I was reading a briefing in a pending Second Amendment case and it brought up an interesting point. If the Second Amendment is a right of the States, then didn't Abraham Lincoln violate that right when he demanded South Carolina disarm?

The other interesting item of how Constitutional law interacts, the Supreme Court ruled in Eldred v. Ashcroft the prefatory clause "To promote the Progress of Science and useful Arts" of the copyright and patent clause didn't limit the scope of Congress' authority to regulate patents and copyrights, then the prefatory phrase "A well regulated Militia being necessary to the security of a free State" doesn't limit the individual right in the Amendment.

Parker v. District of Columbia is the case in question.

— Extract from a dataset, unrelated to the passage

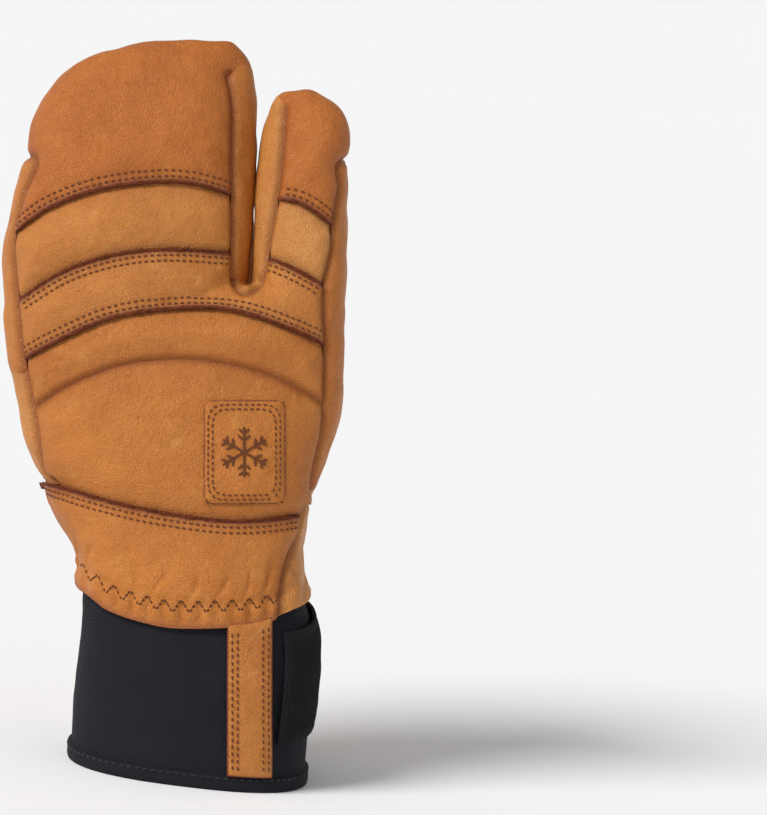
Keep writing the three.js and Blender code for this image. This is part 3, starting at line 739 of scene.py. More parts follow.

Posted by hoffmang | September 12, 2006 10:45 PM | TrackBack

Comments

Only a comment on the first paragraph.

Pardon my ignorance of the jurisprudence in this area and of US history.

A simplistic reading of Amendement 2 relates to the right of the people and not the state as a possible sovereign entity.

So if South Carolina wanted to secede, isn't the state of South Carolina acting as a sovereign entity? If so doesn't the second amendment protect the residents' rights?

If my view is correct then Lincoln did not violate the individuals' rights, just the rights of the legal territory under question.